Russell Brand reminds the Church to witness

Biblically-educated Christians forget the urgency of the gospel.

Ashley Brimmage, Opinions Editor

In the most recent edition of Relevant Magazine, Russell Brand states:


“There’s a famous quote that goes ‘Every man who knocks on a brothel door, he’s looking for God.’ Crack houses and these dens of suffering and illicit activity, they are all people trying to feel good and looking to feel connected. People are trying to escape… To me, this is a spiritual impetus.”

Brand sees the gospel in a manner of urgency that many Christians have lost. He has a heart like Jesus, broken for the least of these, and a desire to “help free people.” He states that many of us crave connection. He himself is living proof of the downfall of the gospel of gain. Though previously married, he found it unsatisfying and difficult, his addiction to drugs was public—and at one point life-threatening. Seeking satisfaction, he slammed his fists into the door and came up with cuts—bloodied, tired and still empty inside.

Then he met Jesus and began to battle his addictions by diving into the Word. The way in which Brand tells his story—a mixture of his past washed clean by Jesus, his present a work in progress and his future a joy set before him to witness and give others hope— exemplifies a Christian life that attests to God’s goodness.

In his interview, he quotes Matthew 19 saying, “‘What good shall I do that I may have eternal life? Give away all your possessions and follow me’… That’s a pretty radical thing.”

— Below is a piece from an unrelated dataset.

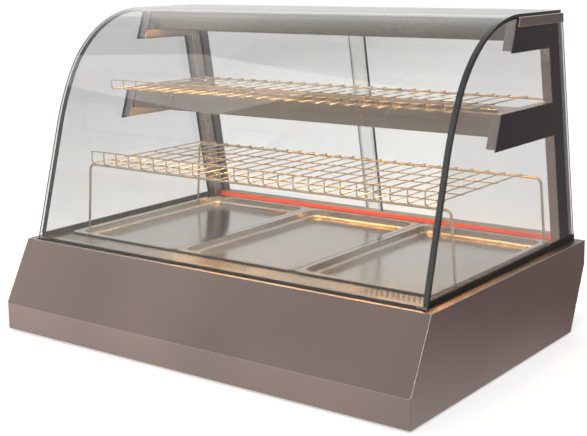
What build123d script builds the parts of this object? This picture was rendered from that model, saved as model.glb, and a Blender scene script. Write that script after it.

The article goes on to tell how his direction in life has changed. He has sobered up, gotten clean and gotten right with God. He sees the teachings of Jesus as countercultural and attributes this to why Jesus’ messages have not been shared more. This is correct. Our society is so self-driven, pleasure-driven and possession-driven, we as Christians often become discouraged, cowardly and unmotivated to share the gospel with those around us. In Brand’s case, as Relevant states, this is not true.


Seeing the impact that a non-material, Christ-centered pursuit of life has made for him, Brand wants Jesus for everyone. He sees the deep hurt of the world, and through his story has rejected what he calls the “superficial language of religion”—or negative associations of ritualistic religious practices. He instead focuses on love, connection and relationship: what he has found only Jesus can give him.

We, as biblically-educated Christians, can explain the way in which hermeneutics influence and guide the readings of Scripture. We can navigate discourse in our classes on the theology of sin and lust, and the narrative of Christ’s coming into the flesh. Yet we have lost our drive and also lost sight of why we learn all of this—to save the lost. To go into the whore-houses, as Jesus called Hosea, and rescue those unknowing, just as he did for us.